Machine Types and When to Use Them

Paper tubes are used in packaging, tape cores, textile winding, film and paper rolls, construction forms, and protective sleeves. The right machine approach depends on tube diameter, wall thickness, and strength requirements.

Approach Best Fit Strength & Consistency Notes Typical Buyer Pain Point It Solves
Spiral Winding General-purpose tubes, many diameters, flexible production Good all-around strength; depends heavily on tension control and glue stability Reduces size-change friction and supports broader product ranges
Convolute Winding Higher precision ID/OD, often shorter tubes or special cores Can deliver tighter tolerances; needs stable paper quality and accurate rolling Improves fit for demanding winding and core applications
Multi-Knife / Servo Cutting Systems Operations requiring strict length tolerance or clean edges Consistent length and cleaner ends; reduces rework and customer complaints Stops “length drift” and rough edges that jam buyer equipment
Heavy-Duty Tube Lines Thick-wall, high compression strength, industrial uses Focuses on bonding strength and controlled pressure; often needs stronger drive systems Prevents crushing, deformation, and shipping damage for premium tubes

If your customer’s line is sensitive (high-speed winding or automated packaging), prioritize tolerance, edge quality, and tube roundness. If your customer cares about stacking and shipping durability, prioritize compression strength, bonding, and wall thickness control.

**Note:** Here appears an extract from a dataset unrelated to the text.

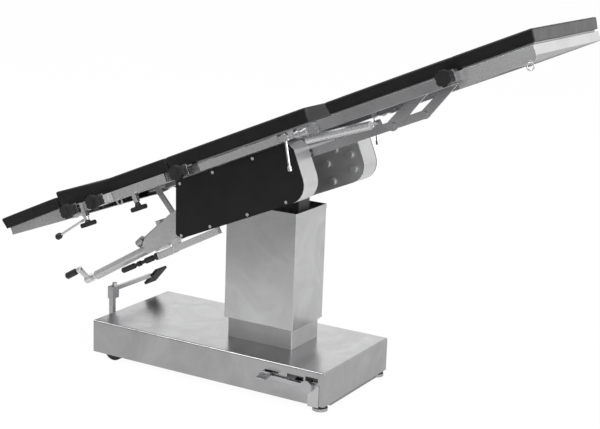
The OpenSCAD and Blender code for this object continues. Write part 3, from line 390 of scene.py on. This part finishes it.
pad("seat_cushion", "seat_pad", "table", -0.271, 0.260, 0.007, -0.0357)
pad("back_cushion", "back_pad", "back", -0.743, -0.279, 0.007, -0.0357, rise=(0.017, 0.205))
pad("leg_cushion", "leg_pad", "leg", 0.327, 0.986, 0.0, -0.0357, seams=(0.742,))
head_frame = TOP @ Matrix.Translation((-0.753, 0, 0)) @ Matrix.Rotation(math.radians(-1.2), 4, "Y")
pad("head_cushion", "head_pad", "head", -0.257, 0.0, 0.007, -0.030, frame_matrix=head_frame)


# Rubber collars on the brake feet

def collars(name, body, centres, profile, count=48):
    """Closed rings turned from a profile of (radius, height) points."""
    verts, faces = [], []
    n = len(profile)
    for cx, cy in centres:
        start = len(verts)
        for i in range(count):
            a = math.tau * i / count
            verts += [(cx + r * math.cos(a), cy + r * math.sin(a), z) for r, z in profile]
        for i in range(count):
            for k in range(n):
                a, b = i * n, (i + 1) % count * n
                faces.append([start + q for q in (a + k, b + k, b + (k + 1) % n, a + (k + 1) % n)])
    mesh = bpy.data.meshes.new(name)
    mesh.from_pydata(verts, [], faces)
    mesh.materials.append(rubber_black)
    for p in mesh.polygons:
        p.use_smooth = True
    obj = bpy.data.objects.new(name, mesh)
    bpy.context.scene.collection.objects.link(obj)
    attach(obj, body)


collars("foot_collars", "feet", [(FOOT_X, -FOOT_Y), (FOOT_X, FOOT_Y)],
        [(0.0214, 0.0093), (0.0221, 0.0093), (0.0225, 0.0099), (0.0226, 0.0118), (0.0223, 0.0145),
         (0.0226, 0.0172), (0.0225, 0.0190), (0.0220, 0.0197), (0.0214, 0.0197)])


# Camera, as fitted to the photograph

def look_frame(az, el, roll):
    """Axes of a camera turned by az from the y axis, looking down by el, rolled by roll."""
    fwd = Vector((-math.sin(az) * math.cos(el), math.cos(az) * math.cos(el), -math.sin(el)))
    right = Vector((math.cos(az), math.sin(az), 0))
    up = right.cross(fwd)
    across = math.cos(roll) * right + math.sin(roll) * up
    above = -math.sin(roll) * right + math.cos(roll) * up
    return Matrix((across, above, -fwd)).transposed()


camera = bpy.data.objects.new("camera", bpy.data.cameras.new("camera"))
bpy.context.scene.collection.objects.link(camera)
camera.data.lens = 80.75
camera.data.sensor_width = 36
look = look_frame(0.523, 0.233, 0.036).to_4x4()
camera.matrix_world = Matrix.Translation((2.149, -3.5777, 1.5277)) @ look
bpy.context.scene.camera = camera


# Floor, light and surroundings

def seen(tree):
    """How much a ray meets the white background: all for camera and glass rays, half for mirror rays."""
    path = tree.nodes.new("ShaderNodeLightPath")
    a = tree.nodes.new("ShaderNodeMath")
    a.operation = "MAXIMUM"
    tree.links.new(path.outputs["Is Camera Ray"], a.inputs[0])
    tree.links.new(path.outputs["Is Transmission Ray"], a.inputs[1])
    half = tree.nodes.new("ShaderNodeMath")
    half.operation = "MULTIPLY_ADD"
    half.inputs[1].default_value = MIRROR_SHARE
    tree.links.new(path.outputs["Is Glossy Ray"], half.inputs[0])
    tree.links.new(a.outputs[0], half.inputs[2])
    half.use_clamp = True
    return path, half


def across(tree, coords, low, high, dark, light=1.0):
    """Tone that is light behind and to the right, falling to dark in front on the left."""
    sep = tree.nodes.new("ShaderNodeSeparateXYZ")
    tree.links.new(coords, sep.inputs[0])
    side = tree.nodes.new("ShaderNodeMath")
    side.operation = "MULTIPLY_ADD"
    side.inputs[1].default_value = 0.9
    tree.links.new(sep.outputs["X"], side.inputs[0])
    tree.links.new(sep.outputs["Y"], side.inputs[2])
    tone = tree.nodes.new("ShaderNodeMapRange")
    tone.inputs["From Min"].default_value = low
    tone.inputs["From Max"].default_value = high
    tone.inputs["To Min"].default_value = dark
    tone.inputs["To Max"].default_value = light
    tree.links.new(side.outputs[0], tone.inputs["Value"])
    return tone


floor_mesh = bpy.data.meshes.new("floor")
corners = [(-FLOOR_HALF, -FLOOR_HALF, 0), (FLOOR_HALF, -FLOOR_HALF, 0), (FLOOR_HALF, FLOOR_HALF, 0),
           (-FLOOR_HALF, FLOOR_HALF, 0)]
floor_mesh.from_pydata(corners, [], [(0, 1, 2, 3)])
floor = bpy.data.objects.new("floor", floor_mesh)
bpy.context.scene.collection.objects.link(floor)
floor_mat = bpy.data.materials.new("pale_floor")
floor_mat.use_nodes = True
ft = floor_mat.node_tree
ft.nodes.clear()
path, shown = seen(ft)
plain = ft.nodes.new("ShaderNodeBsdfDiffuse")
white = ft.nodes.new("ShaderNodeEmission")
ground = ft.nodes.new("ShaderNodeTexCoord")
# painted shade: the floor's own colour darkens from 0.78 to 0.35 towards the front left
ft.links.new(across(ft, ground.outputs["Object"], -2.9, -1.0, 0.35, 0.78).outputs[0], plain.inputs["Color"])
# painted shade: the floor's glow dims towards the front left; the camera sees the floor white everywhere,
# only mirror rays meet its darker side
lit = ft.nodes.new("ShaderNodeMath")
lit.operation = "MAXIMUM"
ft.links.new(across(ft, ground.outputs["Object"], -2.5, -0.7, 0.4).outputs[0], lit.inputs[0])
ft.links.new(path.outputs["Is Camera Ray"], lit.inputs[1])
ft.links.new(lit.outputs[0], white.inputs["Color"])
share = ft.nodes.new("ShaderNodeMath")
share.operation = "MULTIPLY"
share.inputs[1].default_value = WHITE_SHARE
place = ft.nodes.new("ShaderNodeSeparateXYZ")
ft.links.new(ground.outputs["Object"], place.inputs[0])


def between(axis, middle, reach):
    """1 where the floor lies within reach of the middle along one axis."""
    near = ft.nodes.new("ShaderNodeMath")
    near.operation = "COMPARE"
    near.inputs[1].default_value = middle
    near.inputs[2].default_value = reach
    ft.links.new(place.outputs[axis], near.inputs[0])
    return near


# under the base the floor is plain, so no white shows through the cover's slots
covered = ft.nodes.new("ShaderNodeMath")
covered.operation = "MULTIPLY"
ft.links.new(between("X", -0.13, 0.43).outputs[0], covered.inputs[0])
ft.links.new(between("Y", 0.03, 0.17).outputs[0], covered.inputs[1])
bare = ft.nodes.new("ShaderNodeMath")
bare.operation = "SUBTRACT"
bare.inputs[0].default_value = 1.0
ft.links.new(covered.outputs[0], bare.inputs[1])
kept = ft.nodes.new("ShaderNodeMath")
kept.operation = "MULTIPLY"
ft.links.new(bare.outputs[0], kept.inputs[1])
mix = ft.nodes.new("ShaderNodeMixShader")
out = ft.nodes.new("ShaderNodeOutputMaterial")
ft.links.new(shown.outputs[0], share.inputs[0])
ft.links.new(share.outputs[0], kept.inputs[0])
ft.links.new(kept.outputs[0], mix.inputs[0])
white.inputs["Strength"].default_value = 1.02
ft.links.new(plain.outputs[0], mix.inputs[1])
ft.links.new(white.outputs[0], mix.inputs[2])
ft.links.new(mix.outputs[0], out.inputs["Surface"])
floor_mesh.materials.append(floor_mat)

world = bpy.data.worlds.new("studio")
bpy.context.scene.world = world
world.use_nodes = True
wt = world.node_tree
wt.nodes.clear()
shown = seen(wt)[1]
co = wt.nodes.new("ShaderNodeTexCoord")
# white backdrop behind the object and to its right, a darker room in front
room = across(wt, co.outputs["Generated"], -0.9, 0.4, 0.18)
around = wt.nodes.new("ShaderNodeBackground")
wt.links.new(room.outputs[0], around.inputs["Color"])
around.inputs["Strength"].default_value = ROOM_STRENGTH
back = wt.nodes.new("ShaderNodeBackground")
back.inputs["Color"].default_value = (1, 1, 1, 1)
wmix = wt.nodes.new("ShaderNodeMixShader")
wout = wt.nodes.new("ShaderNodeOutputWorld")
wt.links.new(shown.outputs[0], wmix.inputs[0])
wt.links.new(around.outputs[0], wmix.inputs[1])
wt.links.new(back.outputs[0], wmix.inputs[2])
wt.links.new(wmix.outputs[0], wout.inputs["Surface"])


def lamp(name, place, target, size, power):
    data = bpy.data.lights.new(name, "AREA")
    data.shape = "RECTANGLE"
    data.size, data.size_y = size
    data.energy = power
    obj = bpy.data.objects.new(name, data)
    bpy.context.scene.collection.objects.link(obj)
    obj.location = place
    obj.rotation_euler = (Vector(target) - Vector(place)).to_track_quat("-Z", "Y").to_euler()


lamp("right_softbox", (4.2, -0.6, 1.9), (0, 0, 0.7), (2.6, 2.6), 90)
lamp("top_softbox", (-1.0, -0.6, 3.9), (0, 0, 0.5), (4.6, 3.0), 38)
lamp("edge_softbox", (-2.6, -1.7, 3.9), (-2.6, -1.69, 0.5), (2.4, 1.4), 75)
lamp("back_softbox", (-3.4, 5.4, 2.2), (0, 0, 0.4), (5.0, 2.4), 14)

bpy.context.scene.view_settings.view_transform = "Standard"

Key Specifications That Actually Matter

Specs are only useful when they connect to your product requirements. Below are the “decision specs” that map directly to fewer complaints and lower operating cost.

  • Tube diameter range and wall thickness range: Confirm the machine can hold stability across your largest and smallest SKUs.
  • ID tolerance and roundness control: Critical for cores used on winding shafts and automated lines.
  • Winding speed with stable tension: Ask how stability is maintained at your target speed (not just the maximum).
  • Glue system design: Look for consistent dosing, easy cleaning, and reduced clogging risk.
  • Cutting method and blade life: Cutting performance is often the difference between “sellable” and “rework.”
  • Changeover time: How long does it take to switch diameter, thickness, or length in real operation?
  • Operator interface and alarms: A clear system reduces dependence on “one expert operator.”
  • Safety and maintenance access: Easy access reduces downtime and makes your team more willing to maintain properly.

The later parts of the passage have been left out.